A Case Study of Impact of Sea Surface Temperature Variability on Boundary Layer Wind Structure

The observations of the recent field experiment, Coupled Boundary Layer/Air-Sea Transfer, showed significant sea surface temperature (SST) variability in the northeastern coastal area of the United States. On 18 August 2003, aircraft measurements revealed a cold SST anomaly with 6 K difference over 13 km. Associated with the SST variability, both air temperature and wind speed measurements exhibit significant variability. The turbulence measurements also showed corresponding variations. To understand the impact of the SST variability, we used U.S. Naval Research Laboratory's Coupled Ocean/Atmosphere Mesoscale Prediction System (COAMPS) to simulate this case.
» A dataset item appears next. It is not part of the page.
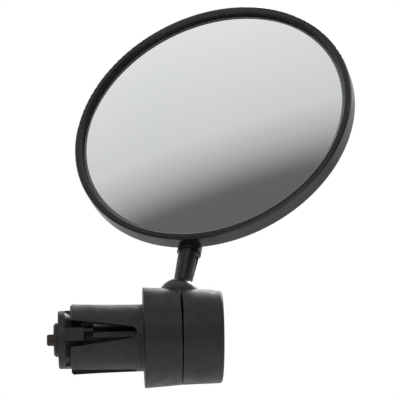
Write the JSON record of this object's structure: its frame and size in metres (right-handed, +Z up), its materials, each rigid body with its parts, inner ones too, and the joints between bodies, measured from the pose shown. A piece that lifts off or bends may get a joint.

We first performed SST analysis, which includes all available in situ SST measurements in combine with satellite data, producing SST field every 6 hours. We then used this SST field as lower boundary conditions for high resolution (27, 9, 3, 1 km) COAMPS at-mospheric simulations. We have found from our simulations that the SST cold anomaly has sig-nificantly changed boundary layer structure due to its impacts on the pressure and boundary layer stability. Particularly, the wind speed is decreased as the pressure is redistributed and downward momentum flux is reduced. Furthermore, the boundary-layer response time scale to the SST cold anomaly depends on the background winds and surface layer characteristics such as the stability and roughness lengths.